Food justice asserts that no one should live without enough food because of economic constraints or social inequalities. Food justice reframes the lack of healthy food sources in poor communities as a human rights issue. Food justice also draws off of historical grassroots movements and organizing traditions such as those developed by the civil rights movement and the environmental justice movement. The food justice movement is a different approach to a community's needs that seeks to truly advance self reliance and social justice by placing communities in leadership of their own solutions and providing them with the tools to address the disparities within our food systems and within society at large.

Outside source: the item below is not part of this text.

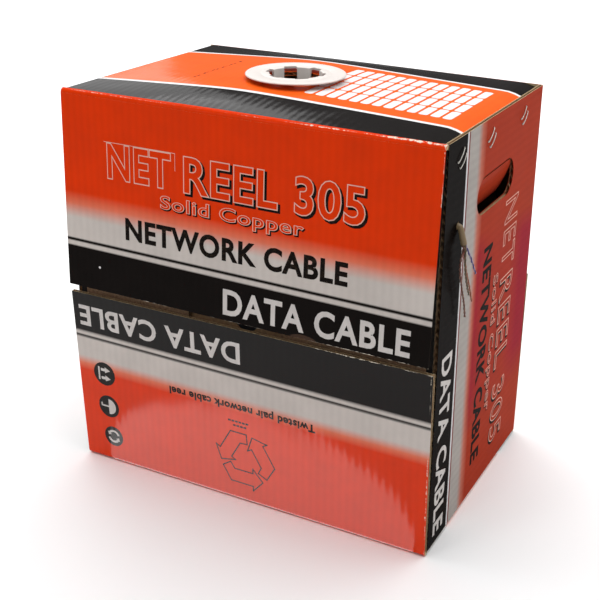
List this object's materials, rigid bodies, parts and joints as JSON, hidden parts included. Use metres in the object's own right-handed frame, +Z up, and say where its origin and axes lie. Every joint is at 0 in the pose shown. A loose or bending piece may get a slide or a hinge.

Reference: http://www.peoplesgrocery.org/brahm/peoples-grocery/why-we-call-it-food-justice
Two commonly used definitions of food security come from the UN's Food and Agriculture Organization (FAO) and the United States Department of Agriculture (USDA):
- Food security exists when all people, at all times, have physical and economic access to sufficient, safe and nutritious food to meet their dietary needs and food preferences for an active and healthy life. (FAO)
- Food security for a household means access by all members at all times to enough food for an active, healthy life. Food security includes at a minimum (1) the ready availability of nutritionally adequate and safe foods, and (2) an assured ability to acquire acceptable foods in socially acceptable ways (that is, without resorting to emergency food supplies, scavenging, stealing, or other coping strategies). (USDA)[21]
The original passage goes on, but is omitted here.